What the task requires:
Reproduce the entire listing word for word.

--- Start ---

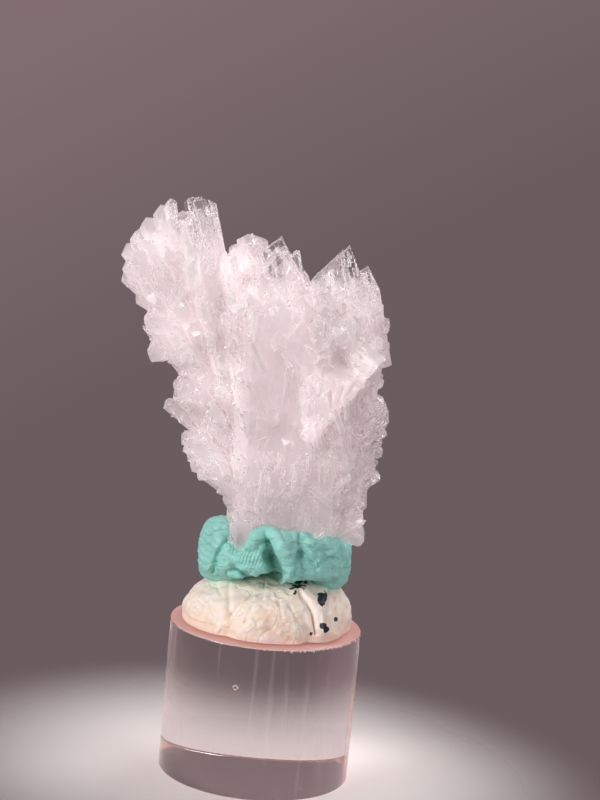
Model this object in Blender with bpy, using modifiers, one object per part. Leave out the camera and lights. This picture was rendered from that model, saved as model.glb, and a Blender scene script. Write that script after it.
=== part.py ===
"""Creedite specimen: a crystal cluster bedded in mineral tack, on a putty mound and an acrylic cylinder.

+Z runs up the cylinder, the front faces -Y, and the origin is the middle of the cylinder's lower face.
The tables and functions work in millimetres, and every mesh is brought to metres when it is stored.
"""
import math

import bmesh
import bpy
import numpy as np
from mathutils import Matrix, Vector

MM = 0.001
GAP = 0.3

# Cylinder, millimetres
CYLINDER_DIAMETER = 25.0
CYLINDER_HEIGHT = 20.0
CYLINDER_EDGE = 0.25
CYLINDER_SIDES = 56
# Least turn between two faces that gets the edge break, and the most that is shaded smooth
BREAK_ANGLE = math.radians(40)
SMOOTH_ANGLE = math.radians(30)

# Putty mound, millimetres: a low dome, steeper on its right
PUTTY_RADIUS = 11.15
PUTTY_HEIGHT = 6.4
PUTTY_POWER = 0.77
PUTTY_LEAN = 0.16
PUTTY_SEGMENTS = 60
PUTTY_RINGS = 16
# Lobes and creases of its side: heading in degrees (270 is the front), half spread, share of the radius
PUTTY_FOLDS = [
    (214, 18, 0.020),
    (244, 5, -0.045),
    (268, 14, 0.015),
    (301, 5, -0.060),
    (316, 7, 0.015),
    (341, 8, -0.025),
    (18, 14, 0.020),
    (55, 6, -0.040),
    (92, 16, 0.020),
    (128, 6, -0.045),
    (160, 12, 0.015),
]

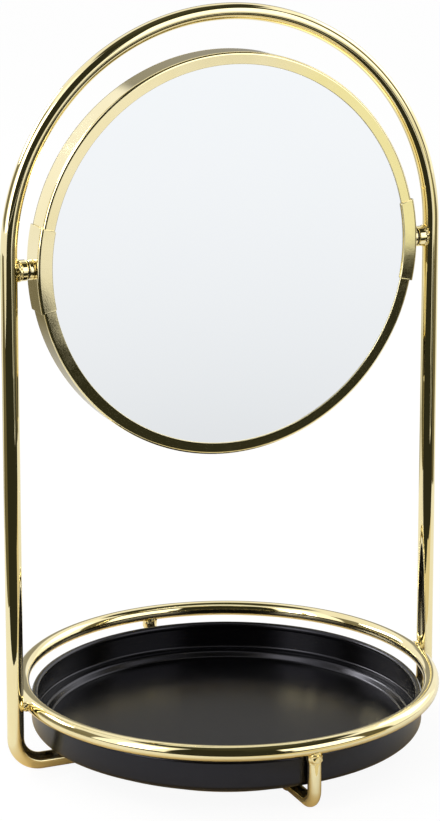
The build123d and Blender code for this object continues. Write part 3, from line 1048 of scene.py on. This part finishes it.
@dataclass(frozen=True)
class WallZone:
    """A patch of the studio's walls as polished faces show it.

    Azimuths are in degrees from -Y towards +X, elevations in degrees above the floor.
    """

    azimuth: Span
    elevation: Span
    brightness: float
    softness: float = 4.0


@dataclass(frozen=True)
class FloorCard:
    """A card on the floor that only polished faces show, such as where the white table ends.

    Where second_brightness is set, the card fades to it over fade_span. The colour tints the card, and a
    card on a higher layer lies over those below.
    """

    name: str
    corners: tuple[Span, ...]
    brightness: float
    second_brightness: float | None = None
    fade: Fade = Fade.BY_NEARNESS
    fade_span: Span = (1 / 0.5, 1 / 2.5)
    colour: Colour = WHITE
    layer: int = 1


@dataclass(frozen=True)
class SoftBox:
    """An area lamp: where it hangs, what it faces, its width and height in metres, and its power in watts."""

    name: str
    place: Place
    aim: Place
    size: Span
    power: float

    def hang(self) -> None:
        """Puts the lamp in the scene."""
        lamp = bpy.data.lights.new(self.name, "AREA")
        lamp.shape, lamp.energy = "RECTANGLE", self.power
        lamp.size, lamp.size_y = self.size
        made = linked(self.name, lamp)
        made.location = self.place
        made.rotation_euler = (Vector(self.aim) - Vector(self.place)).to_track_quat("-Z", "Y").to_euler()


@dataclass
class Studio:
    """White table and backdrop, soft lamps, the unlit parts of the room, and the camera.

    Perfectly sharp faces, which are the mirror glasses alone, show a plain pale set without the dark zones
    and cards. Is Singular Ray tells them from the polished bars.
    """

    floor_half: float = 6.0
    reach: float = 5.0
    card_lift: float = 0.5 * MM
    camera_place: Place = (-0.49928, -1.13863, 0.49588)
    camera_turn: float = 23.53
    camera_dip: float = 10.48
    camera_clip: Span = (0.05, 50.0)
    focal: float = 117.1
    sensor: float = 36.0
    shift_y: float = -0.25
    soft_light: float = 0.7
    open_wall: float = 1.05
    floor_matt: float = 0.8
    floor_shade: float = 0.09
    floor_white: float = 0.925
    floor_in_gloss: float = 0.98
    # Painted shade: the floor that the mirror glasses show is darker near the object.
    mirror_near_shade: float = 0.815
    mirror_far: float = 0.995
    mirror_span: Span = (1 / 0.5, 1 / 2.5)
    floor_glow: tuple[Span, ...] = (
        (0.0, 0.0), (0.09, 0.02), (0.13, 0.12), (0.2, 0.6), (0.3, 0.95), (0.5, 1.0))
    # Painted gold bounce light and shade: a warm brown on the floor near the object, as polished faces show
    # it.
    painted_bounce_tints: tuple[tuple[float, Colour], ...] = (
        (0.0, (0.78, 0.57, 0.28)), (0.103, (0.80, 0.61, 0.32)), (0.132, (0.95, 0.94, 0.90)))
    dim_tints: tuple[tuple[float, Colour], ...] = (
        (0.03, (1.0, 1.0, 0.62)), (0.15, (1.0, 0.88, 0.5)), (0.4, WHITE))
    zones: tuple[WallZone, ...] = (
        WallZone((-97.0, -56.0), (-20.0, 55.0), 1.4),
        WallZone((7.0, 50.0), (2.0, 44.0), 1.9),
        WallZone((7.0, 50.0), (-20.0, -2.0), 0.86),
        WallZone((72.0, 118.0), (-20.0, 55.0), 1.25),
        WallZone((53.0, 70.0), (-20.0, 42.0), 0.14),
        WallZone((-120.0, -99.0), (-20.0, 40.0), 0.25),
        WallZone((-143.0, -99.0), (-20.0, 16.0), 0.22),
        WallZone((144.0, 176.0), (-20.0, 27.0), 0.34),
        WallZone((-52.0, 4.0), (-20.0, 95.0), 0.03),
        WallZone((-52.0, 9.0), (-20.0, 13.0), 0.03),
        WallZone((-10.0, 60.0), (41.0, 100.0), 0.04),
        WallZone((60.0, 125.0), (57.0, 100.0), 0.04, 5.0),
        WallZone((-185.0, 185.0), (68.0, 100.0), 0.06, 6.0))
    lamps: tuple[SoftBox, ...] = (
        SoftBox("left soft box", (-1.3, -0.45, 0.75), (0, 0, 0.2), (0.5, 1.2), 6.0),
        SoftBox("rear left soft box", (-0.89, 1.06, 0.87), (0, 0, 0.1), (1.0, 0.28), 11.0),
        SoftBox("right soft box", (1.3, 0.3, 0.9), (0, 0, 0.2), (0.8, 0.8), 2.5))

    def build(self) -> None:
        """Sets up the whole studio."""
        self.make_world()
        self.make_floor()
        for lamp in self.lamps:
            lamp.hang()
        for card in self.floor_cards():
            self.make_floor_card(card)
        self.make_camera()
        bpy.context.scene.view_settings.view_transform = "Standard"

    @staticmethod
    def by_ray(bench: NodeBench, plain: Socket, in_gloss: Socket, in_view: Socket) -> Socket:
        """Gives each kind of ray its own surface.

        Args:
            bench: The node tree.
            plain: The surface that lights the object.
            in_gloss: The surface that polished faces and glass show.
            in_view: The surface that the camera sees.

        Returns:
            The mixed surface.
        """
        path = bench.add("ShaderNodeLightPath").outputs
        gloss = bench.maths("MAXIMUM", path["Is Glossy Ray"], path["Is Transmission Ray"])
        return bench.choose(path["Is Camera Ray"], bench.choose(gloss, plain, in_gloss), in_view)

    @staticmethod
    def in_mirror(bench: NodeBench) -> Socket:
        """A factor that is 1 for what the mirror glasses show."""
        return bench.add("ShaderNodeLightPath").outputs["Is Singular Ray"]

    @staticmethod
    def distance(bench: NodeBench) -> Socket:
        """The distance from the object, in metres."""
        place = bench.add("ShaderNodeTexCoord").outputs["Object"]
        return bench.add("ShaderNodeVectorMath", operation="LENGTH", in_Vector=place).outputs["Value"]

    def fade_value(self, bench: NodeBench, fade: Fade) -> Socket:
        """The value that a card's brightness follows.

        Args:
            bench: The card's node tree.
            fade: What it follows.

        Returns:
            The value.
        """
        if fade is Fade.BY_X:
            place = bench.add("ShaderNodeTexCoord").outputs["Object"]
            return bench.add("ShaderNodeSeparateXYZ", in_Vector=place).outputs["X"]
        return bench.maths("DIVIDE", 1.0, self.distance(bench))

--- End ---

Final result:
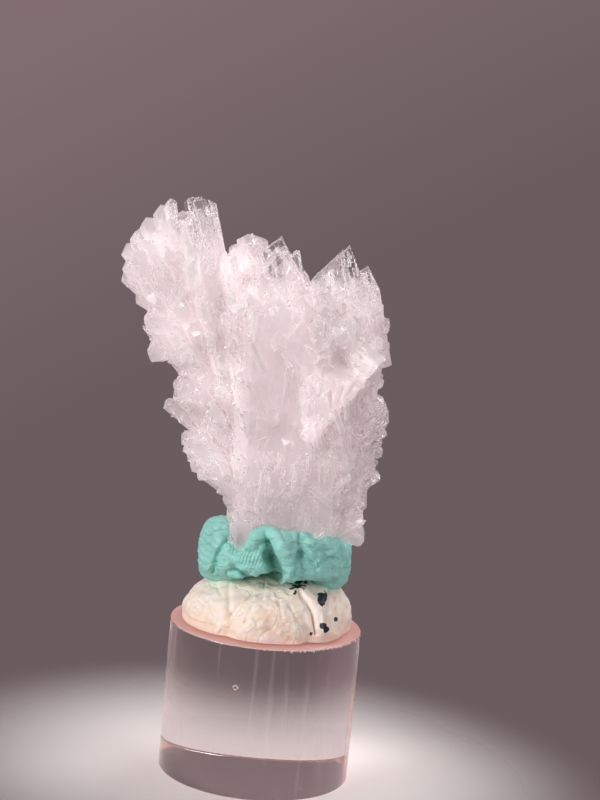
Model this object in Blender with bpy, using modifiers, one object per part. Leave out the camera and lights. This picture was rendered from that model, saved as model.glb, and a Blender scene script. Write that script after it.
=== part.py ===
"""Creedite specimen: a crystal cluster bedded in mineral tack, on a putty mound and an acrylic cylinder.

+Z runs up the cylinder, the front faces -Y, and the origin is the middle of the cylinder's lower face.
The tables and functions work in millimetres, and every mesh is brought to metres when it is stored.
"""
import math

import bmesh
import bpy
import numpy as np
from mathutils import Matrix, Vector

MM = 0.001
GAP = 0.3

# Cylinder, millimetres
CYLINDER_DIAMETER = 25.0
CYLINDER_HEIGHT = 20.0
CYLINDER_EDGE = 0.25
CYLINDER_SIDES = 56
# Least turn between two faces that gets the edge break, and the most that is shaded smooth
BREAK_ANGLE = math.radians(40)
SMOOTH_ANGLE = math.radians(30)

# Putty mound, millimetres: a low dome, steeper on its right
PUTTY_RADIUS = 11.15
PUTTY_HEIGHT = 6.4
PUTTY_POWER = 0.77
PUTTY_LEAN = 0.16
PUTTY_SEGMENTS = 60
PUTTY_RINGS = 16
# Lobes and creases of its side: heading in degrees (270 is the front), half spread, share of the radius
PUTTY_FOLDS = [
    (214, 18, 0.020),
    (244, 5, -0.045),
    (268, 14, 0.015),
    (301, 5, -0.060),
    (316, 7, 0.015),
    (341, 8, -0.025),
    (18, 14, 0.020),
    (55, 6, -0.040),
    (92, 16, 0.020),
    (128, 6, -0.045),
    (160, 12, 0.015),
]

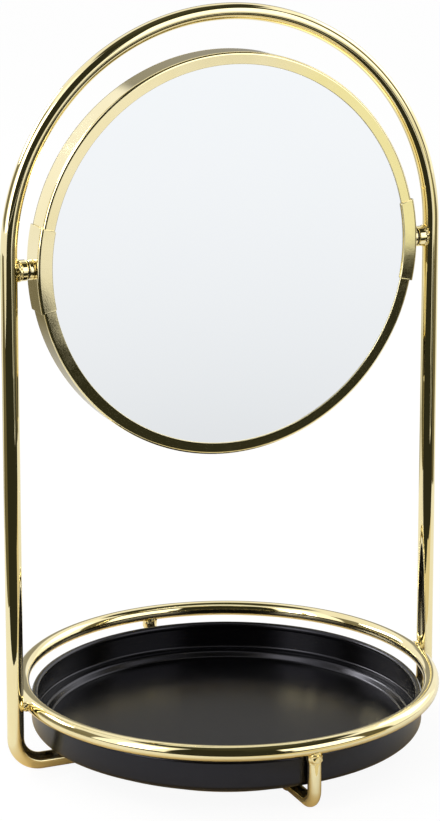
The build123d and Blender code for this object continues. Write part 3, from line 1048 of scene.py on. This part finishes it.
@dataclass(frozen=True)
class WallZone:
    """A patch of the studio's walls as polished faces show it.

    Azimuths are in degrees from -Y towards +X, elevations in degrees above the floor.
    """

    azimuth: Span
    elevation: Span
    brightness: float
    softness: float = 4.0


@dataclass(frozen=True)
class FloorCard:
    """A card on the floor that only polished faces show, such as where the white table ends.

    Where second_brightness is set, the card fades to it over fade_span. The colour tints the card, and a
    card on a higher layer lies over those below.
    """

    name: str
    corners: tuple[Span, ...]
    brightness: float
    second_brightness: float | None = None
    fade: Fade = Fade.BY_NEARNESS
    fade_span: Span = (1 / 0.5, 1 / 2.5)
    colour: Colour = WHITE
    layer: int = 1


@dataclass(frozen=True)
class SoftBox:
    """An area lamp: where it hangs, what it faces, its width and height in metres, and its power in watts."""

    name: str
    place: Place
    aim: Place
    size: Span
    power: float

    def hang(self) -> None:
        """Puts the lamp in the scene."""
        lamp = bpy.data.lights.new(self.name, "AREA")
        lamp.shape, lamp.energy = "RECTANGLE", self.power
        lamp.size, lamp.size_y = self.size
        made = linked(self.name, lamp)
        made.location = self.place
        made.rotation_euler = (Vector(self.aim) - Vector(self.place)).to_track_quat("-Z", "Y").to_euler()


@dataclass
class Studio:
    """White table and backdrop, soft lamps, the unlit parts of the room, and the camera.

    Perfectly sharp faces, which are the mirror glasses alone, show a plain pale set without the dark zones
    and cards. Is Singular Ray tells them from the polished bars.
    """

    floor_half: float = 6.0
    reach: float = 5.0
    card_lift: float = 0.5 * MM
    camera_place: Place = (-0.49928, -1.13863, 0.49588)
    camera_turn: float = 23.53
    camera_dip: float = 10.48
    camera_clip: Span = (0.05, 50.0)
    focal: float = 117.1
    sensor: float = 36.0
    shift_y: float = -0.25
    soft_light: float = 0.7
    open_wall: float = 1.05
    floor_matt: float = 0.8
    floor_shade: float = 0.09
    floor_white: float = 0.925
    floor_in_gloss: float = 0.98
    # Painted shade: the floor that the mirror glasses show is darker near the object.
    mirror_near_shade: float = 0.815
    mirror_far: float = 0.995
    mirror_span: Span = (1 / 0.5, 1 / 2.5)
    floor_glow: tuple[Span, ...] = (
        (0.0, 0.0), (0.09, 0.02), (0.13, 0.12), (0.2, 0.6), (0.3, 0.95), (0.5, 1.0))
    # Painted gold bounce light and shade: a warm brown on the floor near the object, as polished faces show
    # it.
    painted_bounce_tints: tuple[tuple[float, Colour], ...] = (
        (0.0, (0.78, 0.57, 0.28)), (0.103, (0.80, 0.61, 0.32)), (0.132, (0.95, 0.94, 0.90)))
    dim_tints: tuple[tuple[float, Colour], ...] = (
        (0.03, (1.0, 1.0, 0.62)), (0.15, (1.0, 0.88, 0.5)), (0.4, WHITE))
    zones: tuple[WallZone, ...] = (
        WallZone((-97.0, -56.0), (-20.0, 55.0), 1.4),
        WallZone((7.0, 50.0), (2.0, 44.0), 1.9),
        WallZone((7.0, 50.0), (-20.0, -2.0), 0.86),
        WallZone((72.0, 118.0), (-20.0, 55.0), 1.25),
        WallZone((53.0, 70.0), (-20.0, 42.0), 0.14),
        WallZone((-120.0, -99.0), (-20.0, 40.0), 0.25),
        WallZone((-143.0, -99.0), (-20.0, 16.0), 0.22),
        WallZone((144.0, 176.0), (-20.0, 27.0), 0.34),
        WallZone((-52.0, 4.0), (-20.0, 95.0), 0.03),
        WallZone((-52.0, 9.0), (-20.0, 13.0), 0.03),
        WallZone((-10.0, 60.0), (41.0, 100.0), 0.04),
        WallZone((60.0, 125.0), (57.0, 100.0), 0.04, 5.0),
        WallZone((-185.0, 185.0), (68.0, 100.0), 0.06, 6.0))
    lamps: tuple[SoftBox, ...] = (
        SoftBox("left soft box", (-1.3, -0.45, 0.75), (0, 0, 0.2), (0.5, 1.2), 6.0),
        SoftBox("rear left soft box", (-0.89, 1.06, 0.87), (0, 0, 0.1), (1.0, 0.28), 11.0),
        SoftBox("right soft box", (1.3, 0.3, 0.9), (0, 0, 0.2), (0.8, 0.8), 2.5))

    def build(self) -> None:
        """Sets up the whole studio."""
        self.make_world()
        self.make_floor()
        for lamp in self.lamps:
            lamp.hang()
        for card in self.floor_cards():
            self.make_floor_card(card)
        self.make_camera()
        bpy.context.scene.view_settings.view_transform = "Standard"

    @staticmethod
    def by_ray(bench: NodeBench, plain: Socket, in_gloss: Socket, in_view: Socket) -> Socket:
        """Gives each kind of ray its own surface.

        Args:
            bench: The node tree.
            plain: The surface that lights the object.
            in_gloss: The surface that polished faces and glass show.
            in_view: The surface that the camera sees.

        Returns:
            The mixed surface.
        """
        path = bench.add("ShaderNodeLightPath").outputs
        gloss = bench.maths("MAXIMUM", path["Is Glossy Ray"], path["Is Transmission Ray"])
        return bench.choose(path["Is Camera Ray"], bench.choose(gloss, plain, in_gloss), in_view)

    @staticmethod
    def in_mirror(bench: NodeBench) -> Socket:
        """A factor that is 1 for what the mirror glasses show."""
        return bench.add("ShaderNodeLightPath").outputs["Is Singular Ray"]

    @staticmethod
    def distance(bench: NodeBench) -> Socket:
        """The distance from the object, in metres."""
        place = bench.add("ShaderNodeTexCoord").outputs["Object"]
        return bench.add("ShaderNodeVectorMath", operation="LENGTH", in_Vector=place).outputs["Value"]

    def fade_value(self, bench: NodeBench, fade: Fade) -> Socket:
        """The value that a card's brightness follows.

        Args:
            bench: The card's node tree.
            fade: What it follows.

        Returns:
            The value.
        """
        if fade is Fade.BY_X:
            place = bench.add("ShaderNodeTexCoord").outputs["Object"]
            return bench.add("ShaderNodeSeparateXYZ", in_Vector=place).outputs["X"]
        return bench.maths("DIVIDE", 1.0, self.distance(bench))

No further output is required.